→ The task: Repeat only the lines from the one containing "Write the Blender Python" through the one containing "OUTER_GRID = (54, 10)", exactly as written, both ends included.

→ Supplied records:

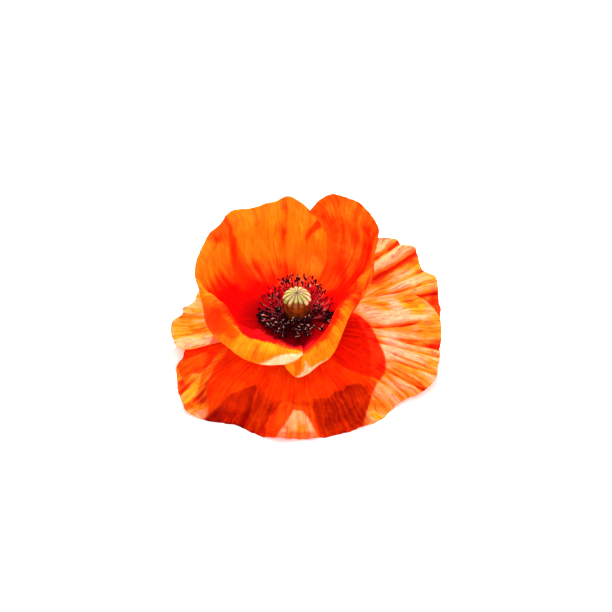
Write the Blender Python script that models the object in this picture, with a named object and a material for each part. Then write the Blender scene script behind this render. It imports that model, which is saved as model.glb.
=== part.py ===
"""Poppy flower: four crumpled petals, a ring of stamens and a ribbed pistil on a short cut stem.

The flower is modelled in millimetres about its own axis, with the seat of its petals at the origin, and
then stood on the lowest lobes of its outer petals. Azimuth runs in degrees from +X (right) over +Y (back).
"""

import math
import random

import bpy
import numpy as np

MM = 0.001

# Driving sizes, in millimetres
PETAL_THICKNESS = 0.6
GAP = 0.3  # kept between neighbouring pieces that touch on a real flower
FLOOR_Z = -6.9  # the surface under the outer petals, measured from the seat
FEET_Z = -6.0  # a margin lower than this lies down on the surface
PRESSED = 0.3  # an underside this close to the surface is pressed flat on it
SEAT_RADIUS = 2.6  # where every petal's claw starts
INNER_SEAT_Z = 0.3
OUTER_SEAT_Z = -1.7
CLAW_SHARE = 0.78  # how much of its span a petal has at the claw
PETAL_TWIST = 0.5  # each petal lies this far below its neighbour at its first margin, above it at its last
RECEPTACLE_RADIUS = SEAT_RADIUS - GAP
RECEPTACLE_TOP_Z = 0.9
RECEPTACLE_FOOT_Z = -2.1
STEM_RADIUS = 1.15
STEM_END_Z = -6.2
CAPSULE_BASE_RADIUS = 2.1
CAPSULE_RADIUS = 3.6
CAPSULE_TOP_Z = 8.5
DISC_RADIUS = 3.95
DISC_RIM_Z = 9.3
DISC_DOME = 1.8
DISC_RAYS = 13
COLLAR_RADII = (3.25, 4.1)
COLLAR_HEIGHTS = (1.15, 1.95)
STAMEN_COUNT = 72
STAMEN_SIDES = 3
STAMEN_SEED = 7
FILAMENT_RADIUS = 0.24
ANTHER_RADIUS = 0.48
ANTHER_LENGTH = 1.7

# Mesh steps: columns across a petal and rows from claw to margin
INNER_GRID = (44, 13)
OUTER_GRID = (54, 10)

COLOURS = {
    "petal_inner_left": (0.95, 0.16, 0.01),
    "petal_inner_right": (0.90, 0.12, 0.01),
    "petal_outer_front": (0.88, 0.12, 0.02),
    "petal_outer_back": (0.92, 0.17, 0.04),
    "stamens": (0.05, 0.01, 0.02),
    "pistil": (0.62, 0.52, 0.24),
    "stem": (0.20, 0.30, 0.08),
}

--

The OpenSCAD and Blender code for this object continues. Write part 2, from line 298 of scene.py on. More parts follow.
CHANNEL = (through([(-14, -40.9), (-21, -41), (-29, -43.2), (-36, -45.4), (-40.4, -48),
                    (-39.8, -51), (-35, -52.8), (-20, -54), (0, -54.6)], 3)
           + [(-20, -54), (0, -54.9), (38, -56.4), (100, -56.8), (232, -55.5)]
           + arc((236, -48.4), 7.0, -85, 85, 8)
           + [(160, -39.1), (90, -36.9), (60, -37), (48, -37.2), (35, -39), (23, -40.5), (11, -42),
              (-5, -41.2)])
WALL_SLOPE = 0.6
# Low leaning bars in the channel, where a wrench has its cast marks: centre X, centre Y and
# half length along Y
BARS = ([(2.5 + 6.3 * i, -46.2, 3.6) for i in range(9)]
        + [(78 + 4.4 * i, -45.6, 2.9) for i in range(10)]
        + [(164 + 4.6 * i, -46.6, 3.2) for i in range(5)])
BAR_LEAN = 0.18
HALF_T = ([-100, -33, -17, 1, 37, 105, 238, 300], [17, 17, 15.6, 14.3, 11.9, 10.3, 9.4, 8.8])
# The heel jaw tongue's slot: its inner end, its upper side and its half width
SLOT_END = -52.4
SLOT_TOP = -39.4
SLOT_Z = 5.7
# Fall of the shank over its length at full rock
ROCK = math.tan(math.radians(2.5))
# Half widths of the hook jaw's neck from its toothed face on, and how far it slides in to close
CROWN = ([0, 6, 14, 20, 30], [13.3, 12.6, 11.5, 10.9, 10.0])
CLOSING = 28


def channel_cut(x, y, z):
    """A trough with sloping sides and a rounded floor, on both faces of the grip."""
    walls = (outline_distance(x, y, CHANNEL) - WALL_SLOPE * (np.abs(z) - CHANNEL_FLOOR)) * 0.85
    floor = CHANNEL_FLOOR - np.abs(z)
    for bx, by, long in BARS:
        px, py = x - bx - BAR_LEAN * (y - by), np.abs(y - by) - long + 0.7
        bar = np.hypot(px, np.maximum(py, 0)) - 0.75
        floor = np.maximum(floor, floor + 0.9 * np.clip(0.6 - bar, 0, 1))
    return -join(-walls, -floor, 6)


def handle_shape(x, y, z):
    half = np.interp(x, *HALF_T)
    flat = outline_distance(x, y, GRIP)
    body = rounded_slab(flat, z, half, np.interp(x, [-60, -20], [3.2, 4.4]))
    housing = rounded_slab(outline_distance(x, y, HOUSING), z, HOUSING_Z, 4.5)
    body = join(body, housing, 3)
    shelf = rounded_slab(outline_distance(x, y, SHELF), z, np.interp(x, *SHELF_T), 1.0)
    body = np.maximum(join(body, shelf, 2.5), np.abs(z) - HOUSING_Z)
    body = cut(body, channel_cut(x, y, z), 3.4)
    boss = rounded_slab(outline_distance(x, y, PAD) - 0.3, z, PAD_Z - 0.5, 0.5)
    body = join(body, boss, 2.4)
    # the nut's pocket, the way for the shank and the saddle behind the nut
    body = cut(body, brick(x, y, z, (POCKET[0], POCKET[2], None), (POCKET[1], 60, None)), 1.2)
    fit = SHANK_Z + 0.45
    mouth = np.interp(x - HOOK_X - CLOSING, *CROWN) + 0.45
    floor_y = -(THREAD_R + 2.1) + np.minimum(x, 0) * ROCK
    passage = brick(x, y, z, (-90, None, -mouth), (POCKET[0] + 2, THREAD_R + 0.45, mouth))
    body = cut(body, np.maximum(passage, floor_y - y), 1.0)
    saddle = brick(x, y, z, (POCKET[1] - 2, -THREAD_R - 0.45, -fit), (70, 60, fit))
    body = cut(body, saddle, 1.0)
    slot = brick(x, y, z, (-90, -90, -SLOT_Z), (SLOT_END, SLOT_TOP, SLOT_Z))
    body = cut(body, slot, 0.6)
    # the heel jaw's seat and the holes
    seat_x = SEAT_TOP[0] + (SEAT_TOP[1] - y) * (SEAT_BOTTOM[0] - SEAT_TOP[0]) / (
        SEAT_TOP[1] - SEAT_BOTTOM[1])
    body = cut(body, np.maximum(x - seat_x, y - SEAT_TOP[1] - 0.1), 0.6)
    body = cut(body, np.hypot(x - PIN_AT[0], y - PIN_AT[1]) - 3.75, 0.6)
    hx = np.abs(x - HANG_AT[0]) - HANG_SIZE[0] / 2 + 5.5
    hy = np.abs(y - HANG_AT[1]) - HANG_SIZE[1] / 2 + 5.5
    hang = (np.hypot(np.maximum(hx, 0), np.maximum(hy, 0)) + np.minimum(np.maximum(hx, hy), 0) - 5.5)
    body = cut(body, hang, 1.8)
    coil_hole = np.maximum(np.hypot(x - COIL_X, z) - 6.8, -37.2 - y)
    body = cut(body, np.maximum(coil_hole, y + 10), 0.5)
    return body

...

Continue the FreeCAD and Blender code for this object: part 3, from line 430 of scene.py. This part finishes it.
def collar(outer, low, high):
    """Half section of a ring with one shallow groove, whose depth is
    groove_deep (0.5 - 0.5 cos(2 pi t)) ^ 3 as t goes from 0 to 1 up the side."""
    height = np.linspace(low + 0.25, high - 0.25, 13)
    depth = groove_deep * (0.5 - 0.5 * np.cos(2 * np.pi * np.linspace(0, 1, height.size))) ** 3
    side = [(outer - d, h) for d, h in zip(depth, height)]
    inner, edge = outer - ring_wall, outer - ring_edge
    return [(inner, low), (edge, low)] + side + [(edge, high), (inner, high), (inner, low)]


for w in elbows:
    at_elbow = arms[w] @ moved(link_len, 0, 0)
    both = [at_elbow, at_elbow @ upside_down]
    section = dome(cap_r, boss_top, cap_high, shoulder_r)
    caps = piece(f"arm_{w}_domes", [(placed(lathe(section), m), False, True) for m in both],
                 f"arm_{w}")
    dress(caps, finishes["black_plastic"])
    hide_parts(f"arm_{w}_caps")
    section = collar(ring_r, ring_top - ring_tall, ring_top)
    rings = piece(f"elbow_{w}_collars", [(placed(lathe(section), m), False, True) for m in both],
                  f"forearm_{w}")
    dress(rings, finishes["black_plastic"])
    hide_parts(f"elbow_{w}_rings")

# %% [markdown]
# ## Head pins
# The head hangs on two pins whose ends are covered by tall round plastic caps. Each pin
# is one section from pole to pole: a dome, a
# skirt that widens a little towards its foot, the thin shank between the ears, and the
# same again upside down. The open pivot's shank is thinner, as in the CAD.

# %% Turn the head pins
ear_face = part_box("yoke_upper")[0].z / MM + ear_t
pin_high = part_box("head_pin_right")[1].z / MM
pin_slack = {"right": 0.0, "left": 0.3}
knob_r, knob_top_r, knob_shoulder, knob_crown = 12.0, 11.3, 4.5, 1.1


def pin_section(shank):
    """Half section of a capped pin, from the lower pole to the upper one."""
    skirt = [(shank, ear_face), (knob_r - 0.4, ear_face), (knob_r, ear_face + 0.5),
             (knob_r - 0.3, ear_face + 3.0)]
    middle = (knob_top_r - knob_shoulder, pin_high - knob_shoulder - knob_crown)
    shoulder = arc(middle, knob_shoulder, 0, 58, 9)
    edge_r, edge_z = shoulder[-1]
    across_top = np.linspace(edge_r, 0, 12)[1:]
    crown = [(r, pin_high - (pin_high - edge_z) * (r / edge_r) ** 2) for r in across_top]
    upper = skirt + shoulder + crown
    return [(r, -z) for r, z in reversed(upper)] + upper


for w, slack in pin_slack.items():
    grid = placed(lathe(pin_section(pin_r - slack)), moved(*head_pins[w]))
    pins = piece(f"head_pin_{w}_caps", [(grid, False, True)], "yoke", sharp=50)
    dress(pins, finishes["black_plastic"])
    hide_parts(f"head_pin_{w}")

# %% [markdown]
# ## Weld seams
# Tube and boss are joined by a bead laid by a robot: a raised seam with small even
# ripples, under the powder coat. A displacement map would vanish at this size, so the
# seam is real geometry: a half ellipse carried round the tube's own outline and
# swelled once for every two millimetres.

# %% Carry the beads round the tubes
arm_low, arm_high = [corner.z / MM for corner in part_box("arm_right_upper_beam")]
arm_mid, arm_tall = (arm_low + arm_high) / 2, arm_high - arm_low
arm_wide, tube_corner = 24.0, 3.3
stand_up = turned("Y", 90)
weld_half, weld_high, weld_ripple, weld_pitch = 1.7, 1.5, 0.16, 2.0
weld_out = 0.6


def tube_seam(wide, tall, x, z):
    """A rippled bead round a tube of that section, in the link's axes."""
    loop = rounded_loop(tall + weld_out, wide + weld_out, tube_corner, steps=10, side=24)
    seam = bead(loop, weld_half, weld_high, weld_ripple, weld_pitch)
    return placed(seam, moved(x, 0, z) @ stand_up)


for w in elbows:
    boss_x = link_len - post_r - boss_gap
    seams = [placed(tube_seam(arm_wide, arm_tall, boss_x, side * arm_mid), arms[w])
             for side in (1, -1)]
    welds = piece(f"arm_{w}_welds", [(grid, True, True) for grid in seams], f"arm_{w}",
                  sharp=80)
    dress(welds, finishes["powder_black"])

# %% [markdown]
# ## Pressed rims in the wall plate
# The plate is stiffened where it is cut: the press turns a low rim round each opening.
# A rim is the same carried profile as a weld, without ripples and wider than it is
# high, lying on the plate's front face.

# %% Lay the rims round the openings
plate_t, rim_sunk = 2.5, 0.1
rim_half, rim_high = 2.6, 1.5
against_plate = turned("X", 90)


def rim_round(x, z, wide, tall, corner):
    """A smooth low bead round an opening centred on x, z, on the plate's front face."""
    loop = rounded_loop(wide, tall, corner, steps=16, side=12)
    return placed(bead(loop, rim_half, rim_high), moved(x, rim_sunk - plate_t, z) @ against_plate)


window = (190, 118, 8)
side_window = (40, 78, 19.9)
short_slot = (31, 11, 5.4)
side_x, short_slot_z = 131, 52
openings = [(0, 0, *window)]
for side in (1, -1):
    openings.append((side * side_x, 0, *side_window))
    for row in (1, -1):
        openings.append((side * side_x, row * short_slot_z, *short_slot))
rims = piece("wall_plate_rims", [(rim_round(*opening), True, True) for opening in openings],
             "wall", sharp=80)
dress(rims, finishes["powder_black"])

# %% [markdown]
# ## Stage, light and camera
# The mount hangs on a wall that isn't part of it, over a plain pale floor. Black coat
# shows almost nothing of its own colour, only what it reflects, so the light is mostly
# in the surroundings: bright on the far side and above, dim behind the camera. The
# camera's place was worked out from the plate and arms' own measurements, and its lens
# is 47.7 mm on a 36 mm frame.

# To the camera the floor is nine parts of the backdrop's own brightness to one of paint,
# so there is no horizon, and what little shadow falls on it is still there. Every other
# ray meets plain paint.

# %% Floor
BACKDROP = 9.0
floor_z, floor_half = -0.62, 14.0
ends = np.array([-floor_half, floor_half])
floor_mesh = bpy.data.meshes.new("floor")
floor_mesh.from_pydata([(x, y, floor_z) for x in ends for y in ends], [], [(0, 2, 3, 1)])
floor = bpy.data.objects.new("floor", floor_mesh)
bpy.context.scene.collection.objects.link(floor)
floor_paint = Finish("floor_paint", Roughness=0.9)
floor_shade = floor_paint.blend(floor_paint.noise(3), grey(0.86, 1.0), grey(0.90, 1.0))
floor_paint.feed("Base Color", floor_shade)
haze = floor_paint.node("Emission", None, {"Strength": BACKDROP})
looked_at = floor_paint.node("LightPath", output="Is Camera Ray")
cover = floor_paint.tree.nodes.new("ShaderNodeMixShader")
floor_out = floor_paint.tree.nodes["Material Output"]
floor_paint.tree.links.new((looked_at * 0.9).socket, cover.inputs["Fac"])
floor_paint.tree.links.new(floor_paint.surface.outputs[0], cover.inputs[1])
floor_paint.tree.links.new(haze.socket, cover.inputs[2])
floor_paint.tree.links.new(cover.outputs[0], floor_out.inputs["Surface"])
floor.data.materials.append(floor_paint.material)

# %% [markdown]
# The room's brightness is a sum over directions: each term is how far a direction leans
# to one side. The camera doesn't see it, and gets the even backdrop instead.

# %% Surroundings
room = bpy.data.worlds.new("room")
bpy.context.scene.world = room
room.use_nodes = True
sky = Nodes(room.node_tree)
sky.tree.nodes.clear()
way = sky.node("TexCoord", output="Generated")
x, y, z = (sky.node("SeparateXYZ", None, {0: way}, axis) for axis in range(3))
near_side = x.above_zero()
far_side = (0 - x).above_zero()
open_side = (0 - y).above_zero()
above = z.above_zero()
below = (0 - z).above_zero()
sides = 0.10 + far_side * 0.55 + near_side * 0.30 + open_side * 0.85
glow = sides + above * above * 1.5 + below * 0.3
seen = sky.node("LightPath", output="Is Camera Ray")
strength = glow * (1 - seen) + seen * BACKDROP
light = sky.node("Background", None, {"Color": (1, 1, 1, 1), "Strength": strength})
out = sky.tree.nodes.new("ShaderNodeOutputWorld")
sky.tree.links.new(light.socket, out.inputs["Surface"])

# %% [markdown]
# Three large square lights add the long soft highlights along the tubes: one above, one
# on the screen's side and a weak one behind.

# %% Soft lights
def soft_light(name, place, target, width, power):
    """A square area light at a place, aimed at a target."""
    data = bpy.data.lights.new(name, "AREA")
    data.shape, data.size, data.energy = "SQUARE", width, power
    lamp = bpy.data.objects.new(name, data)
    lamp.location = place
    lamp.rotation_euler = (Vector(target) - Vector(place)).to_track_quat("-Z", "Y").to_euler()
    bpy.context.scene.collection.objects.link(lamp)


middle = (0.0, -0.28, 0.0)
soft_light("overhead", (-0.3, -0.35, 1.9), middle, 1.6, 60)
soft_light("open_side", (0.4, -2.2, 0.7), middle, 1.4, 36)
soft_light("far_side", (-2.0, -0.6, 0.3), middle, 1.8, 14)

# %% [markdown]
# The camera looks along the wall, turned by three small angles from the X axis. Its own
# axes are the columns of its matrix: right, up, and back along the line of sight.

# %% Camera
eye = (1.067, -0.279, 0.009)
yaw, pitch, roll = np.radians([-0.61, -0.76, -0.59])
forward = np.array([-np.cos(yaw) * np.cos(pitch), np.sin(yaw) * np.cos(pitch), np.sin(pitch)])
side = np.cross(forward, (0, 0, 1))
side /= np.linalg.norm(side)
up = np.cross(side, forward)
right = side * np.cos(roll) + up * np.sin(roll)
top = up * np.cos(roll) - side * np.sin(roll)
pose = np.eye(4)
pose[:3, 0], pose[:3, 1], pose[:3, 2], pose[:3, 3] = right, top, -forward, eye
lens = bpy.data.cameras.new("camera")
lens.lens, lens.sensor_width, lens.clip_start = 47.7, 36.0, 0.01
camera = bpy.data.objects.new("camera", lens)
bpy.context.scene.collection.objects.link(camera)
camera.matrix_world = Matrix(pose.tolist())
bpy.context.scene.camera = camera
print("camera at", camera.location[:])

→ Expected answer:
Write the Blender Python script that models the object in this picture, with a named object and a material for each part. Then write the Blender scene script behind this render. It imports that model, which is saved as model.glb.
=== part.py ===
"""Poppy flower: four crumpled petals, a ring of stamens and a ribbed pistil on a short cut stem.

The flower is modelled in millimetres about its own axis, with the seat of its petals at the origin, and
then stood on the lowest lobes of its outer petals. Azimuth runs in degrees from +X (right) over +Y (back).
"""

import math
import random

import bpy
import numpy as np

MM = 0.001

# Driving sizes, in millimetres
PETAL_THICKNESS = 0.6
GAP = 0.3  # kept between neighbouring pieces that touch on a real flower
FLOOR_Z = -6.9  # the surface under the outer petals, measured from the seat
FEET_Z = -6.0  # a margin lower than this lies down on the surface
PRESSED = 0.3  # an underside this close to the surface is pressed flat on it
SEAT_RADIUS = 2.6  # where every petal's claw starts
INNER_SEAT_Z = 0.3
OUTER_SEAT_Z = -1.7
CLAW_SHARE = 0.78  # how much of its span a petal has at the claw
PETAL_TWIST = 0.5  # each petal lies this far below its neighbour at its first margin, above it at its last
RECEPTACLE_RADIUS = SEAT_RADIUS - GAP
RECEPTACLE_TOP_Z = 0.9
RECEPTACLE_FOOT_Z = -2.1
STEM_RADIUS = 1.15
STEM_END_Z = -6.2
CAPSULE_BASE_RADIUS = 2.1
CAPSULE_RADIUS = 3.6
CAPSULE_TOP_Z = 8.5
DISC_RADIUS = 3.95
DISC_RIM_Z = 9.3
DISC_DOME = 1.8
DISC_RAYS = 13
COLLAR_RADII = (3.25, 4.1)
COLLAR_HEIGHTS = (1.15, 1.95)
STAMEN_COUNT = 72
STAMEN_SIDES = 3
STAMEN_SEED = 7
FILAMENT_RADIUS = 0.24
ANTHER_RADIUS = 0.48
ANTHER_LENGTH = 1.7

# Mesh steps: columns across a petal and rows from claw to margin
INNER_GRID = (44, 13)
OUTER_GRID = (54, 10)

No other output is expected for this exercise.